**Exercise**
Extract the listing in its entirety, keeping each line identical to the original.

◆ ◆ ◆ ◆

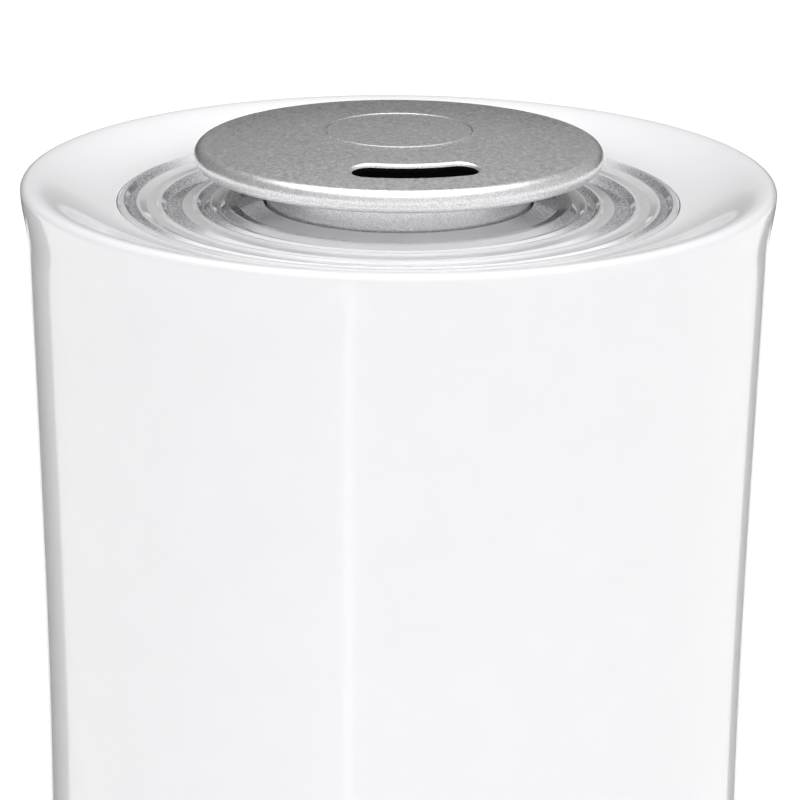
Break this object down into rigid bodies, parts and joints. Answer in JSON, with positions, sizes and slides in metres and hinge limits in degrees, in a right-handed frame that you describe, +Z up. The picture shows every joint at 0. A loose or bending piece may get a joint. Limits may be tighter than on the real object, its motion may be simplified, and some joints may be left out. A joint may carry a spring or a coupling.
{
  "type": "cool mist humidifier",
  "caption": "Round ultrasonic humidifier tower: a lift-off water tank on a fan and piezo base, with a turning slotted mist nozzle over stepped clear rings in its dished top.",
  "frame": {"origin": "centre of the footprint on the floor, under the tower's axis", "axes": "+Z up along the tower's axis; -Y is the front with the control panel; +X is to the right seen from the front"},
  "size_m": [0.23, 0.23, 0.3548],
  "materials": {
    "tank_white": "milky white, soft gloss",
    "base_white": "white, soft gloss",
    "clear_insert": "clear, polished",
    "nozzle_silver": "silver-grey metallic paint, satin",
    "inner_white": "white, matt",
    "dark_window": "black, polished",
    "silicone": "translucent white, matt",
    "foot_rubber": "dark grey, matt",
    "board_green": "green solder mask",
    "black_plastic": "black, matt",
    "bright_steel": "plain, bright",
    "plain_aluminium": "plain",
    "filter_ceramic": "cream, matt",
    "float_foam": "pale blue-white, matt"
  },
  "bodies": {
    "base": {"base_housing": "base_white", "base_deck": "base_white", "water_basin": "base_white", "bottom_cover": "base_white", "foot_1": "foot_rubber", "foot_2": "foot_rubber", "foot_3": "foot_rubber", "foot_4": "foot_rubber", "cover_screw_1": "bright_steel", "cover_screw_2": "bright_steel", "cover_screw_3": "bright_steel", "cover_screw_4": "bright_steel", "transducer_seal": "foot_rubber", "transducer_disc": "bright_steel", "transducer_retainer": "plain_aluminium", "driver_board": "board_green", "driver_heatsink": "plain_aluminium", "power_board": "board_green", "power_choke": "black_plastic", "power_capacitor": "black_plastic", "fan_frame": "black_plastic", "fan_motor": "black_plastic", "air_duct": "inner_white", "float_cap": "inner_white", "front_bezel": "nozzle_silver", "display_window": "dark_window", "display_module": "black_plastic", "control_board": "board_green", "mist_button_switch": "black_plastic", "power_button_switch": "black_plastic", "humidity_button_switch": "black_plastic", "power_inlet": "black_plastic"},
    "tank": {"tank_shell": "tank_white", "ring_insert": "clear_insert", "nozzle_socket": "clear_insert", "tank_floor": "tank_white", "mist_funnel": "tank_white", "filling_neck": "tank_white", "grip_pocket": "tank_white", "grip_bar": "tank_white", "mist_chimney": "clear_insert", "chimney_seal": "silicone"},
    "cap": {"tank_cap": "tank_white", "cap_gasket": "silicone", "valve_guide": "inner_white", "valve_spring": "bright_steel", "filter_cartridge": "filter_ceramic"},
    "valve": {"valve_stem": "inner_white", "valve_seal": "foot_rubber"},
    "nozzle_ring": {"nozzle_glide_ring": "silicone"},
    "nozzle": {"nozzle_cover": "nozzle_silver", "nozzle_badge": "nozzle_silver", "nozzle_neck": "nozzle_silver"},
    "float": {"float_ring": "float_foam", "float_magnet": "black_plastic"},
    "impeller": {"fan_impeller": "black_plastic"},
    "mist_key": {"mist_button": "nozzle_silver"},
    "power_key": {"power_button": "nozzle_silver"},
    "humidity_key": {"humidity_button": "nozzle_silver"}
  },
  "joints": [
    {"name": "tank_lift", "type": "slide", "parent": "base", "child": "tank", "axis": [0, 0, 1], "range_m": [0, 0.08]},
    {"name": "cap_turn", "type": "hinge", "parent": "tank", "child": "cap", "pos_m": [0.06, 0, 0.107], "axis": [0, 0, 1], "range_deg": [0, 350]},
    {"name": "valve_stem_slide", "type": "slide", "parent": "cap", "child": "valve", "axis": [0, 0, 1], "range_m": [-0.003, 0.0001], "deforming": ["valve_spring"]},
    {"name": "nozzle_lift", "type": "slide", "parent": "tank", "child": "nozzle_ring", "axis": [0, 0, 1], "range_m": [0, 0.04]},
    {"name": "nozzle_turn", "type": "hinge", "parent": "nozzle_ring", "child": "nozzle", "pos_m": [0, 0, 0.34], "axis": [0, 0, 1], "continuous": true},
    {"name": "float_rise", "type": "slide", "parent": "base", "child": "float", "axis": [0, 0, 1], "range_m": [0, 0.006]},
    {"name": "fan_spin", "type": "hinge", "parent": "base", "child": "impeller", "pos_m": [-0.054, 0, 0.026], "axis": [0, 0, 1], "continuous": true},
    {"name": "mist_press", "type": "slide", "parent": "base", "child": "mist_key", "axis": [0, 1, 0], "range_m": [0, 0.001], "stiffness_N_per_m": 900},
    {"name": "power_press", "type": "slide", "parent": "base", "child": "power_key", "axis": [0, 1, 0], "range_m": [0, 0.001], "stiffness_N_per_m": 900},
    {"name": "humidity_press", "type": "slide", "parent": "base", "child": "humidity_key", "axis": [0, 1, 0], "range_m": [0, 0.001], "stiffness_N_per_m": 900}
  ],
  "couplings": [
    {"joint": "valve_stem_slide", "follows": "tank_lift", "ratio": -0.0375}
  ]
}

◆ ◆ ◆ ◆

**Problem solution**
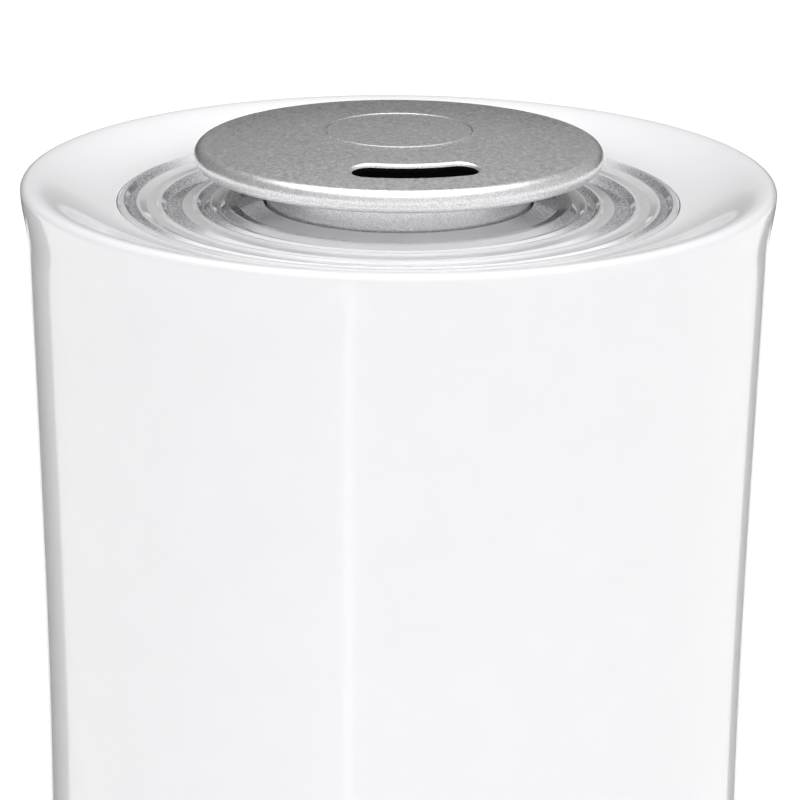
Break this object down into rigid bodies, parts and joints. Answer in JSON, with positions, sizes and slides in metres and hinge limits in degrees, in a right-handed frame that you describe, +Z up. The picture shows every joint at 0. A loose or bending piece may get a joint. Limits may be tighter than on the real object, its motion may be simplified, and some joints may be left out. A joint may carry a spring or a coupling.
{
  "type": "cool mist humidifier",
  "caption": "Round ultrasonic humidifier tower: a lift-off water tank on a fan and piezo base, with a turning slotted mist nozzle over stepped clear rings in its dished top.",
  "frame": {"origin": "centre of the footprint on the floor, under the tower's axis", "axes": "+Z up along the tower's axis; -Y is the front with the control panel; +X is to the right seen from the front"},
  "size_m": [0.23, 0.23, 0.3548],
  "materials": {
    "tank_white": "milky white, soft gloss",
    "base_white": "white, soft gloss",
    "clear_insert": "clear, polished",
    "nozzle_silver": "silver-grey metallic paint, satin",
    "inner_white": "white, matt",
    "dark_window": "black, polished",
    "silicone": "translucent white, matt",
    "foot_rubber": "dark grey, matt",
    "board_green": "green solder mask",
    "black_plastic": "black, matt",
    "bright_steel": "plain, bright",
    "plain_aluminium": "plain",
    "filter_ceramic": "cream, matt",
    "float_foam": "pale blue-white, matt"
  },
  "bodies": {
    "base": {"base_housing": "base_white", "base_deck": "base_white", "water_basin": "base_white", "bottom_cover": "base_white", "foot_1": "foot_rubber", "foot_2": "foot_rubber", "foot_3": "foot_rubber", "foot_4": "foot_rubber", "cover_screw_1": "bright_steel", "cover_screw_2": "bright_steel", "cover_screw_3": "bright_steel", "cover_screw_4": "bright_steel", "transducer_seal": "foot_rubber", "transducer_disc": "bright_steel", "transducer_retainer": "plain_aluminium", "driver_board": "board_green", "driver_heatsink": "plain_aluminium", "power_board": "board_green", "power_choke": "black_plastic", "power_capacitor": "black_plastic", "fan_frame": "black_plastic", "fan_motor": "black_plastic", "air_duct": "inner_white", "float_cap": "inner_white", "front_bezel": "nozzle_silver", "display_window": "dark_window", "display_module": "black_plastic", "control_board": "board_green", "mist_button_switch": "black_plastic", "power_button_switch": "black_plastic", "humidity_button_switch": "black_plastic", "power_inlet": "black_plastic"},
    "tank": {"tank_shell": "tank_white", "ring_insert": "clear_insert", "nozzle_socket": "clear_insert", "tank_floor": "tank_white", "mist_funnel": "tank_white", "filling_neck": "tank_white", "grip_pocket": "tank_white", "grip_bar": "tank_white", "mist_chimney": "clear_insert", "chimney_seal": "silicone"},
    "cap": {"tank_cap": "tank_white", "cap_gasket": "silicone", "valve_guide": "inner_white", "valve_spring": "bright_steel", "filter_cartridge": "filter_ceramic"},
    "valve": {"valve_stem": "inner_white", "valve_seal": "foot_rubber"},
    "nozzle_ring": {"nozzle_glide_ring": "silicone"},
    "nozzle": {"nozzle_cover": "nozzle_silver", "nozzle_badge": "nozzle_silver", "nozzle_neck": "nozzle_silver"},
    "float": {"float_ring": "float_foam", "float_magnet": "black_plastic"},
    "impeller": {"fan_impeller": "black_plastic"},
    "mist_key": {"mist_button": "nozzle_silver"},
    "power_key": {"power_button": "nozzle_silver"},
    "humidity_key": {"humidity_button": "nozzle_silver"}
  },
  "joints": [
    {"name": "tank_lift", "type": "slide", "parent": "base", "child": "tank", "axis": [0, 0, 1], "range_m": [0, 0.08]},
    {"name": "cap_turn", "type": "hinge", "parent": "tank", "child": "cap", "pos_m": [0.06, 0, 0.107], "axis": [0, 0, 1], "range_deg": [0, 350]},
    {"name": "valve_stem_slide", "type": "slide", "parent": "cap", "child": "valve", "axis": [0, 0, 1], "range_m": [-0.003, 0.0001], "deforming": ["valve_spring"]},
    {"name": "nozzle_lift", "type": "slide", "parent": "tank", "child": "nozzle_ring", "axis": [0, 0, 1], "range_m": [0, 0.04]},
    {"name": "nozzle_turn", "type": "hinge", "parent": "nozzle_ring", "child": "nozzle", "pos_m": [0, 0, 0.34], "axis": [0, 0, 1], "continuous": true},
    {"name": "float_rise", "type": "slide", "parent": "base", "child": "float", "axis": [0, 0, 1], "range_m": [0, 0.006]},
    {"name": "fan_spin", "type": "hinge", "parent": "base", "child": "impeller", "pos_m": [-0.054, 0, 0.026], "axis": [0, 0, 1], "continuous": true},
    {"name": "mist_press", "type": "slide", "parent": "base", "child": "mist_key", "axis": [0, 1, 0], "range_m": [0, 0.001], "stiffness_N_per_m": 900},
    {"name": "power_press", "type": "slide", "parent": "base", "child": "power_key", "axis": [0, 1, 0], "range_m": [0, 0.001], "stiffness_N_per_m": 900},
    {"name": "humidity_press", "type": "slide", "parent": "base", "child": "humidity_key", "axis": [0, 1, 0], "range_m": [0, 0.001], "stiffness_N_per_m": 900}
  ],
  "couplings": [
    {"joint": "valve_stem_slide", "follows": "tank_lift", "ratio": -0.0375}
  ]
}